I have a loop in R that is pretty slow (but it works). Currently, this calculation takes about 3 minutes on my laptop, and I think it can be improved. In the end, I go through many data files that perform calculations based on the results of this code, and would like to make the current code faster if possible.
In principle, for each date, for 11 different values of X, the cycle captures the last values of summer precipitation (Y) for X years, finds linear inverse weighing (Z), so that the oldest values of precipitation have the least value, (Y) and weight ( Z) to get the vector A, then takes the sum of A as the final result. This is done for thousands of dates.
However, I could not come up with or find advice in order to make it faster in R, so I tried to rewrite it in Rcpp, in which I had limited knowledge. My Rcpp code does not duplicate the R code exactly, as the resulting matrix is different (wrong) from what it should be (out1 vs out2; I know that out1 is correct). It seems that the Rcpp code is faster, but I can only check it with a few columns because it starts to fail (fatal error in RStudio) if I try to run all 11 columns (i <= 10).
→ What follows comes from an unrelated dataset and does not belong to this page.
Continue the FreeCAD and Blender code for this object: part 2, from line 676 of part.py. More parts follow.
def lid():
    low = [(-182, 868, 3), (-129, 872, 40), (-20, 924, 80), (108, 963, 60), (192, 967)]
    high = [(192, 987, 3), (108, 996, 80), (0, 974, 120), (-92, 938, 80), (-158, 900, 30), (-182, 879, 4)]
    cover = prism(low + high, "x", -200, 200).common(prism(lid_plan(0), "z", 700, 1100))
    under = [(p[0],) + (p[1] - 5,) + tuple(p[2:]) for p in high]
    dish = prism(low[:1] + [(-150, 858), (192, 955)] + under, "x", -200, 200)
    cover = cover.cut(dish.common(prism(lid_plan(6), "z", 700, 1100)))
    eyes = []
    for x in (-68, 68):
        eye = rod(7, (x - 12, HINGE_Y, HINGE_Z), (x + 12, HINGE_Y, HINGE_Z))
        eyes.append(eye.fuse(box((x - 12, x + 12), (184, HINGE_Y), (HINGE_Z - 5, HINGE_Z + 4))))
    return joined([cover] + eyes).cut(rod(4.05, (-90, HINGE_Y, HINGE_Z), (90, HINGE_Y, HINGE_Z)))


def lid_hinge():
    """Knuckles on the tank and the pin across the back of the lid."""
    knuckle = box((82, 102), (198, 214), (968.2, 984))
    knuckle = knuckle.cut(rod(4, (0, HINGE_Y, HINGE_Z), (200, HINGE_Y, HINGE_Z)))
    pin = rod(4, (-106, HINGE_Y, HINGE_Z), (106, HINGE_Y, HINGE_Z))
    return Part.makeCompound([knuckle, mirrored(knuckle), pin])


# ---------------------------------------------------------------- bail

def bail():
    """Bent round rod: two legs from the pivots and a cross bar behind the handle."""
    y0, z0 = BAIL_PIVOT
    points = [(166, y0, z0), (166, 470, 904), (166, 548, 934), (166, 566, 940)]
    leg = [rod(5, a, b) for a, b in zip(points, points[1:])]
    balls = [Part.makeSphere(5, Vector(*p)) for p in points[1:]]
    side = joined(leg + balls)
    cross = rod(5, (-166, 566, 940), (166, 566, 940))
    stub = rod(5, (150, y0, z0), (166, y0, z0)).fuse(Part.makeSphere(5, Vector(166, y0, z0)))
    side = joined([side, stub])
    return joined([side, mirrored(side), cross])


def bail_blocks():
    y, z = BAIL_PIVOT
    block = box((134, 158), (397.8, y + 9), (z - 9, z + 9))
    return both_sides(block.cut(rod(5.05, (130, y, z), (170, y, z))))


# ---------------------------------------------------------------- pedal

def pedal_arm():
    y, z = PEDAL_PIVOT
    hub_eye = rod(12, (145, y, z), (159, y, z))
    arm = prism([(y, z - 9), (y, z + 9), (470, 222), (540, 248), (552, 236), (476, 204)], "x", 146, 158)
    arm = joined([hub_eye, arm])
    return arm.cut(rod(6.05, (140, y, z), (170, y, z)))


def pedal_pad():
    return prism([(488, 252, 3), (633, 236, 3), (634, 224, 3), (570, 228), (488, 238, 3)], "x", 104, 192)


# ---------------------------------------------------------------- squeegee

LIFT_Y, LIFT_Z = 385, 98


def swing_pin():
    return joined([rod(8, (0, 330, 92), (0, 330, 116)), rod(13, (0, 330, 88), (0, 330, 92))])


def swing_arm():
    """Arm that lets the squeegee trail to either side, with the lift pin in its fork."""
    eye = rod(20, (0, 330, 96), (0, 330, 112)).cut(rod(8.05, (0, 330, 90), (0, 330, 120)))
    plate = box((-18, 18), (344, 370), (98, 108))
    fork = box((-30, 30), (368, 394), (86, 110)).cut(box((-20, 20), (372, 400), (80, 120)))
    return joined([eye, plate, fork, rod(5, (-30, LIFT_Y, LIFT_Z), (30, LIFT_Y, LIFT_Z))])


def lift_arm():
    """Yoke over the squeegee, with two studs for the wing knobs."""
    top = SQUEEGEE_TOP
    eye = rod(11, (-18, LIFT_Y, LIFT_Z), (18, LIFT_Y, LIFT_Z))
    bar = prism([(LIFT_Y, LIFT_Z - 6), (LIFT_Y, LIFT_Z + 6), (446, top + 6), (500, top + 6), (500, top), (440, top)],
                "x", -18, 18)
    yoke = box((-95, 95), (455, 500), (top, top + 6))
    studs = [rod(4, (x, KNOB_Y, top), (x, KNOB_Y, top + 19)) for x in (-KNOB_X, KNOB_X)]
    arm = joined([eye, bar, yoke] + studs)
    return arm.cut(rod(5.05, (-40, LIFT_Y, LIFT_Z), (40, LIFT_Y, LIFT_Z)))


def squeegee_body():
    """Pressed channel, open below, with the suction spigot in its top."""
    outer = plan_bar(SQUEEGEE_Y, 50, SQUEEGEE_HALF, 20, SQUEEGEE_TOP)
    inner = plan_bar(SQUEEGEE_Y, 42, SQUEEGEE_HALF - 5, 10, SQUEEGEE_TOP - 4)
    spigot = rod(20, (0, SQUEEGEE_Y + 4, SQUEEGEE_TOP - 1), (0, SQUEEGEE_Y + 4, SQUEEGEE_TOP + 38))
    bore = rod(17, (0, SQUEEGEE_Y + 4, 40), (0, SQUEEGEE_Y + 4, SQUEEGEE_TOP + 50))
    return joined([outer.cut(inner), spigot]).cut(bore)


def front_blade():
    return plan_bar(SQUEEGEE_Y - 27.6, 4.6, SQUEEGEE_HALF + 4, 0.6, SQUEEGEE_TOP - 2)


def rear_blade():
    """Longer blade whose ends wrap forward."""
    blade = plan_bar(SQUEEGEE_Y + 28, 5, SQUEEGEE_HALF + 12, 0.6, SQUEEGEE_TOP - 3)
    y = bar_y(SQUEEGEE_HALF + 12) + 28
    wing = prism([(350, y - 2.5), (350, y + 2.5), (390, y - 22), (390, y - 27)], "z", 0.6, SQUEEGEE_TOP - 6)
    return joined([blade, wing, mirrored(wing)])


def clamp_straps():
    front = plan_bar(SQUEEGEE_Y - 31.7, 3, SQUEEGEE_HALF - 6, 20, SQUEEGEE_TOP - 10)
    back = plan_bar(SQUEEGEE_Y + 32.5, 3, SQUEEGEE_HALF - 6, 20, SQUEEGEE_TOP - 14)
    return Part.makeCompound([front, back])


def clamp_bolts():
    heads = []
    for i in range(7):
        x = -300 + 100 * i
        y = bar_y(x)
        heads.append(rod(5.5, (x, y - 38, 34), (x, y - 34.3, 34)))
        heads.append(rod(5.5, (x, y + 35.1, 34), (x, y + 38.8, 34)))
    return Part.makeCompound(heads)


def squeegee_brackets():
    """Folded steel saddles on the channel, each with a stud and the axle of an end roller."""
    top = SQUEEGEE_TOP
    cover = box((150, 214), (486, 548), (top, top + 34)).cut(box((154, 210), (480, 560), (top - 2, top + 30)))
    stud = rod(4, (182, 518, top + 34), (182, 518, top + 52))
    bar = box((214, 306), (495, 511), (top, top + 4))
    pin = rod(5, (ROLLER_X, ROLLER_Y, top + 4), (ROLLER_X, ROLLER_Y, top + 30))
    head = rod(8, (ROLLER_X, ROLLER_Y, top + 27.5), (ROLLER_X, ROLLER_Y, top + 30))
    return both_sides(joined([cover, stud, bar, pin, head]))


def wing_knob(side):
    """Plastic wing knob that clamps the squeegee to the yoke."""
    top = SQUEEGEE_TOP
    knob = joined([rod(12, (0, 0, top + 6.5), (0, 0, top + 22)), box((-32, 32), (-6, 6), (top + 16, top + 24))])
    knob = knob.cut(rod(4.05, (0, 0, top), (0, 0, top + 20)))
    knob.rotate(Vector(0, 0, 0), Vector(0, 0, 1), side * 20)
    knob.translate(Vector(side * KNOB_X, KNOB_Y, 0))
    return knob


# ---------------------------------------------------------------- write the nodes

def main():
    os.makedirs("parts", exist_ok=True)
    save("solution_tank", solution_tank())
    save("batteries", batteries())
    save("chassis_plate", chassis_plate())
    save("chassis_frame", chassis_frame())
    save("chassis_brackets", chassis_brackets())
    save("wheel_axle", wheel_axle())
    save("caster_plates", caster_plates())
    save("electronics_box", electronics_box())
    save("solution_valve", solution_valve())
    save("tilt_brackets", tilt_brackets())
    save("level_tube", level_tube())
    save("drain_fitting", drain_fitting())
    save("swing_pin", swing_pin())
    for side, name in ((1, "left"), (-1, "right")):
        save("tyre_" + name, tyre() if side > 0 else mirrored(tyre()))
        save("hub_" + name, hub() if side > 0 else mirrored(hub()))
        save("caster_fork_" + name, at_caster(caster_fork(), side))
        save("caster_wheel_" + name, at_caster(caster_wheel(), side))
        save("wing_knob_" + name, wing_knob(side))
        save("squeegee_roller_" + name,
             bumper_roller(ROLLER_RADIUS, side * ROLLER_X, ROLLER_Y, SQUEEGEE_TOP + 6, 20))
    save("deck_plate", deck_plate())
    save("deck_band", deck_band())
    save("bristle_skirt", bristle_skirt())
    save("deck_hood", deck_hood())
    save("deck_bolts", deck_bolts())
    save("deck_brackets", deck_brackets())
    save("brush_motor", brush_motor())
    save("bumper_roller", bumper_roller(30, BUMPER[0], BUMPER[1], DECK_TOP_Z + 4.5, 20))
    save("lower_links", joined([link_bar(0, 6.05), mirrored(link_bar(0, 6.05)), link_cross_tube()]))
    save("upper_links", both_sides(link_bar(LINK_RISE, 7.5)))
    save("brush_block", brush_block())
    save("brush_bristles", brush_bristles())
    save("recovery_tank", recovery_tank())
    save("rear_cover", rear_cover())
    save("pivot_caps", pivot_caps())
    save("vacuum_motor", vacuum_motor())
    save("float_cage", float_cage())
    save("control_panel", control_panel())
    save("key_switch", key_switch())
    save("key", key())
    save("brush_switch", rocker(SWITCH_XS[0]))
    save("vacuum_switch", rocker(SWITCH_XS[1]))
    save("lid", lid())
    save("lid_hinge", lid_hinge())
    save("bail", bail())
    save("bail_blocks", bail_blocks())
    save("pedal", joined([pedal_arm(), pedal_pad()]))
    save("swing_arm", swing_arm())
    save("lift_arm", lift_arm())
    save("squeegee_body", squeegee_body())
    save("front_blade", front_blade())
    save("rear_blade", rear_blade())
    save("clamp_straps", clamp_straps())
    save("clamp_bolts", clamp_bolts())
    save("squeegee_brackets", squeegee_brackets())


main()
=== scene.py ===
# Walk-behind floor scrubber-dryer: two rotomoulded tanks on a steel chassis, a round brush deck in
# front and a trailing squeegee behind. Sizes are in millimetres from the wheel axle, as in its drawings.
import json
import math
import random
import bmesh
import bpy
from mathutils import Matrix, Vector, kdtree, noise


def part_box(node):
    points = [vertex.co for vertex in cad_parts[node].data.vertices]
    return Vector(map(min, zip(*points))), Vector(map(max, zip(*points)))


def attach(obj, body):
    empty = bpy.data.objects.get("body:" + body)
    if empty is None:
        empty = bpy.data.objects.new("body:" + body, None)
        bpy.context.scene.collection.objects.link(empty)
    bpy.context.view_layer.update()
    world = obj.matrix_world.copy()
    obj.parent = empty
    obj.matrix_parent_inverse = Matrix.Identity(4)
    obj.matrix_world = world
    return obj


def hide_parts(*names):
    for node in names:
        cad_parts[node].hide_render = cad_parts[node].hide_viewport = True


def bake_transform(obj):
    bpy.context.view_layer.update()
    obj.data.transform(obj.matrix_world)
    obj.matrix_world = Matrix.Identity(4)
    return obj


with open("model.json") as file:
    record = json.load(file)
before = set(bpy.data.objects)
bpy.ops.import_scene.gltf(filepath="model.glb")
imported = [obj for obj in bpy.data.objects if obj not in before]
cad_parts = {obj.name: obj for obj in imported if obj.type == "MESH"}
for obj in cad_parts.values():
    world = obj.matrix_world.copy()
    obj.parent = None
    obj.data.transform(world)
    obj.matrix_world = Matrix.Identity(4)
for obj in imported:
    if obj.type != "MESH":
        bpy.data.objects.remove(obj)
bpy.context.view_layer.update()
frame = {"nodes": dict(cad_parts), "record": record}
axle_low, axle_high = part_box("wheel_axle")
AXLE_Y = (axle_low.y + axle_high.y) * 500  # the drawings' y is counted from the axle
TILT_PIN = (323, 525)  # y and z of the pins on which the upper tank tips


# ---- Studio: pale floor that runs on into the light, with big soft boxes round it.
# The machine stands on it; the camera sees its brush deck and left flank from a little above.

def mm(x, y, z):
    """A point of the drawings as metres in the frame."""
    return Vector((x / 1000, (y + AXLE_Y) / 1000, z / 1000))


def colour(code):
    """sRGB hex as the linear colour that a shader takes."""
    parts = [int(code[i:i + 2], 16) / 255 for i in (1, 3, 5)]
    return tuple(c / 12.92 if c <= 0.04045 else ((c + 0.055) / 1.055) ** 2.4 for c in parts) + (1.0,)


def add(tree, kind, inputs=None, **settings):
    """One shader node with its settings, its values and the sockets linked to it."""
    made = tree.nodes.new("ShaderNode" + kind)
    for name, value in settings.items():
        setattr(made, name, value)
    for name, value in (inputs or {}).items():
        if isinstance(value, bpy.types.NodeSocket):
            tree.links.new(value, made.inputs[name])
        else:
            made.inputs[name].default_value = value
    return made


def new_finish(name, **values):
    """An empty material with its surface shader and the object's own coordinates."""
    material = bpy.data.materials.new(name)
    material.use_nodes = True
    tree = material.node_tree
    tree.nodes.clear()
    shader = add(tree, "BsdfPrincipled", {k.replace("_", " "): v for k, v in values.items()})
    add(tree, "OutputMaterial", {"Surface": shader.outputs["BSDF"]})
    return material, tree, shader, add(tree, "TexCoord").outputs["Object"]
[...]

I am looking for feedback on how I can improve the R code and / or fix the Rcpp code to ensure the correct result, and not a failure in the process.
(Although the code I posted below does not show it, the data is loaded into R in the same way as [dataframe] for several calculations performed outside the code shown. Only column 2 of the data frame is used.)
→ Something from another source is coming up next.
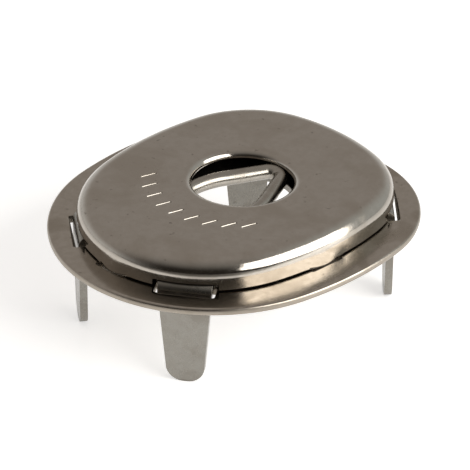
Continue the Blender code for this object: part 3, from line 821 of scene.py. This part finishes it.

The data file is here: https://drive.google.com/file/d/0Bw_Ca37oxVmJekFBR2t4eDdKeGM/view?usp=sharing
Attempt at R
library(readxl)
library(readxl)
library(Rcpp)
file = data.frame(read_excel("lake.xlsx", trim_ws=T)
col_types=c("date","numeric","numeric","date",rep("numeric",4),"text")))
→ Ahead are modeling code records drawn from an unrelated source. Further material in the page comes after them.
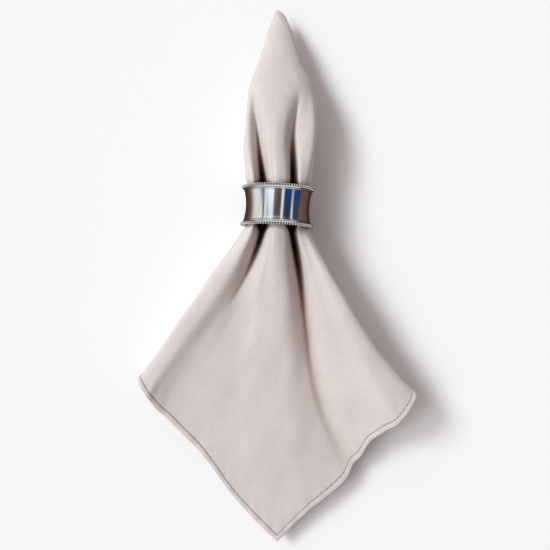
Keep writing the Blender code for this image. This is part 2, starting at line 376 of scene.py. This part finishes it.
def weave_height(p, q):
    """Plain weave, 0 between the threads and 1 on the top of one, from places in thread pitches."""
    warp = p.maths("COSINE", p * math.pi)
    weft = q.maths("COSINE", q * math.pi)
    over = warp * weft * 0.5 + 0.5
    return p.maths("MAXIMUM", warp.maths("ABSOLUTE", warp) * over, weft.maths("ABSOLUTE", weft) * (1 - over))


def linen():
    """Dyed linen: plain weave with thick and thin threads, and a painted shade line where the hem is turned.

    Painted shade darkens it to brown down in the valleys and under the upper rim, by an attribute."""
    material, graph, shader = surface(
        "linen", 0.9, Specular_IOR_Level=0.2, Sheen_Weight=0.12, Sheen_Roughness=0.45)
    parts = graph.add("ShaderNodeSeparateXYZ", None, {0: graph.add("ShaderNodeUVMap", {"uv_map": "flat"})})
    p, q = parts * SIDE, parts.output(1) * SIDE
    warp_slub = graph.noise(graph.vector(p / THREAD_PITCH, q / SLUB), 0.9)
    weft_slub = graph.noise(graph.vector(p / SLUB, q / THREAD_PITCH), 0.9)
    cloudy = graph.noise(graph.vector(p / CLOUD, q / CLOUD), 1.0, 3.0)
    grain = graph.noise(graph.vector(p / THREAD_PITCH, q / THREAD_PITCH), 1.3, 0.0)
    slubs = warp_slub * SLUB_SHARE + weft_slub * SLUB_SHARE
    shade = slubs + cloudy * CLOUD_SHARE + grain * GRAIN_SHARE
    cloth = graph.mix(((shade - SHADE_FROM) * SHADE_CONTRAST).clamp(), LINEN_DARK, LINEN_LIGHT)
    edge = p.maths("MINIMUM", p.maths("MINIMUM", p, SIDE - p), p.maths("MINIMUM", q, SIDE - q))
    off_line = edge.maths("ABSOLUTE", edge - HEM_WIDTH)
    from_tip = p.maths("SQRT", p * p + q * q)
    hemmed = ((from_tip - PLAIN_TIP) / HEM_IN).clamp()
    # Painted shade: a dark line along the groove where the hem is turned.
    line = (1.2 - off_line / 0.5).clamp() * hemmed
    lined = graph.mix(line * HEM_GROOVE_SHADE, cloth, HEM_GROOVE_SHADE_COLOUR)
    # Painted shade: the cloth's colour is darkened to brown down in the valleys and under the upper rim.
    down = graph.add("ShaderNodeAttribute", {"attribute_name": "painted_shade"}, None, 2)
    valley = {0: 1.0, 6: lined, 7: graph.ramp(down, PAINTED_VALLEY_SHADES)}
    shaded = graph.add("ShaderNodeMix", {"data_type": "RGBA", "blend_type": "MULTIPLY"}, valley, 2)
    graph.plug(shaded, shader.inputs["Base Color"])
    graph.plug(0.84 + cloudy * 0.12, shader.inputs["Roughness"])
    ribs = p.maths("SINE", (p - q) * 4.4) * (1 - edge.maths("MINIMUM", edge / HEM_WIDTH, 1.0)) * hemmed
    weave = weave_height(p / THREAD_PITCH, q / THREAD_PITCH)
    height = weave * 0.6 + (warp_slub + weft_slub) * 0.6 + ribs * 0.5
    bump = graph.add("ShaderNodeBump", None, {"Strength": 0.4, "Distance": 0.0002, "Height": height})
    graph.plug(bump, shader.inputs["Normal"])
    return material


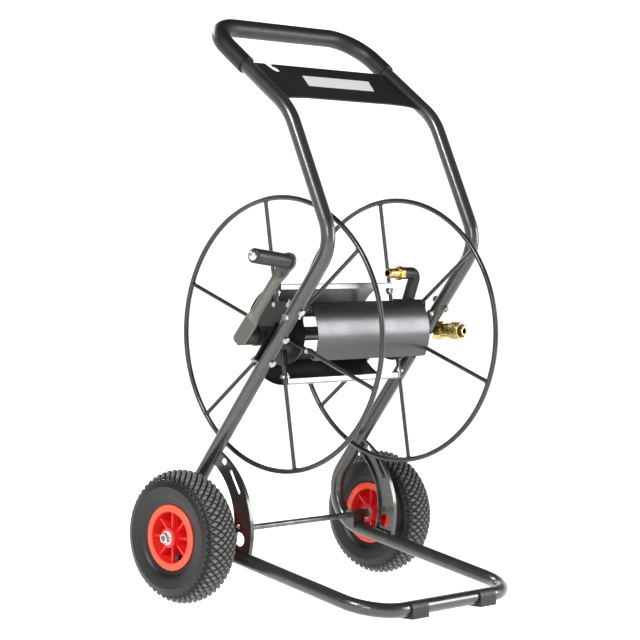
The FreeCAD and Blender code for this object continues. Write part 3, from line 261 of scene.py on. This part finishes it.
def bead(paths, thick, name, ripple=0.0026):
    """Weld beads as round bars carried along polylines. At a distance s along a line of length L, the bar's
    radius is thick (1 + 0.16 cos(2 pi s / ripple)), and it closes at both ends as the root of
    1 - (2 s / L - 1)^8."""
    made = []
    around = np.linspace(0, 2 * np.pi, 10, endpoint=False)
    for path in paths:
        path = np.asarray(path, float)
        steps = np.linalg.norm(np.diff(path, axis=0), axis=1)
        gone = np.concatenate([[0], np.cumsum(steps)])
        count = max(8, int(gone[-1] / ripple * 6))
        s = np.linspace(0, gone[-1], count)
        line = np.stack([np.interp(s, gone, path[:, k]) for k in range(3)], -1)
        ahead = np.gradient(line, axis=0)
        ahead /= np.linalg.norm(ahead, axis=1)[:, None]
        helper = np.where(np.abs(ahead[:, :1]) < 0.8, [[1.0, 0, 0]], [[0, 0, 1.0]])
        one = np.cross(ahead, helper)
        one /= np.linalg.norm(one, axis=1)[:, None]
        two = np.cross(ahead, one)
        ends = np.sqrt(np.clip(1 - (2 * s / gone[-1] - 1) ** 8, 0.0004, 1))
        radius = thick * ends * (1 + 0.16 * np.cos(2 * np.pi * s / ripple))
        rings = np.cos(around)[None, :, None] * one[:, None] + np.sin(around)[None, :, None] * two[:, None]
        made.append(line[:, None] + radius[:, None, None] * rings)
    vertices, faces, base = [], [], 0
    for grid in made:
        rows, columns = grid.shape[:2]
        number = base + np.arange(rows * columns).reshape(rows, columns)
        number = np.hstack([number, number[:, :1]])
        quads = np.stack([number[:-1, :-1], number[1:, :-1], number[1:, 1:], number[:-1, 1:]], -1)
        faces += quads.reshape(-1, 4).tolist()
        faces.append(number[0, :-1].tolist())
        faces.append(number[-1, :-1][::-1].tolist())
        vertices.append(grid.reshape(-1, 3))
        base += rows * columns
    mesh = bpy.data.meshes.new(name)
    mesh.from_pydata(np.concatenate(vertices).tolist(), [], faces)
    mesh.shade_smooth()
    piece = bpy.data.objects.new(name, mesh)
    bpy.context.scene.collection.objects.link(piece)
    return piece


# Corners of the frame's centre lines, as (y, z) from the wheel axle's y and the floor.
heel = np.array([0.113, 0.128])
toe = np.array([-0.434, 0.018])
leg_rise = np.array([-0.441, 0.571])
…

file[,1] = as.Date(file[,1], "%Y/%m/%d", tz="UTC")
file[,4] = as.Date(file[,4], "%Y/%m/%d", tz="UTC")
rainSUM = function(df){
rainsum = data.frame("6m"=as.numeric(), "1yr"=as.numeric(), "2yr"=as.numeric(), "3yr"=as.numeric(), "4yr"=as.numeric(), "5yr"=as.numeric(), "6yr"=as.numeric(), "7yr"=as.numeric(), "8yr"=as.numeric(), "9yr"=as.numeric(), "10yr"=as.numeric())
Tdays <- length(df[,1])
for(i in 1:11) {
if (i==1) {
d <- 183
} else {
d <- (i-1)*366
}
w <- 0:(d-1)/d
for(k in 1:Tdays) {
if(d>k){
rainsum[k,i] <- sum(df[1:k,2] * w[(d-k+1):d])
} else{
rainsum[k,i] <- sum(df[(k-d+1):k,2] * w)
}
}
}
return(rainsum)
}
out1 <- rainSUM(file)
Trying in Rcpp
#include <Rcpp.h>
using namespace Rcpp;
NumericVector myseq(int first, int last) {
NumericVector y(0);
for (int i=first; i<=last; ++i)
y.push_back(i);
return(y);
}
NumericVector splicer(NumericVector vec, int first, int last) {
NumericVector y(0);
for (int i=first; i<=last; ++i)
y.push_back(vec[i]);
return(y);
}
NumericVector weighty(int d) {
NumericVector a = myseq(1,d);
NumericVector b = (a-1)/a;
return(b);
}
NumericMatrix rainsumCPP(DataFrame df, int raincol) {
NumericVector q(0);
NumericMatrix rainsum(df.nrows(), 11);
NumericVector p = df( raincol-1 );
for(int i = 0; i <= 10; i++) {
if (i==0) {
int d = 183;
NumericVector w = weighty(d);
for(int k = 0; k < df.nrows(); k++) {
if(d>k){
NumericVector m = splicer(p, 0, k);
NumericVector u = splicer(w, (d-k), (d-1));
m = m*u;
rainsum(k,i) = sum(m);
} else{
NumericVector m = splicer(p, k-d+1, k);
m = m*w;
rainsum(k,i) = sum(m);
}
}
}
else {
int d = i*366;
NumericVector w = weighty(d);
for(int k = 0; k < df.nrows(); k++) {
if(d>k){
NumericVector m = splicer(p, 0, k);
NumericVector u = splicer(w, (d-k), (d-1));
m = m*u;
rainsum(k,i) = sum(m);
} else{
NumericVector m = splicer(p, k-d+1, k);
m = m*w;
rainsum(k,i) = sum(m);
}
}
}
}
return(rainsum);
}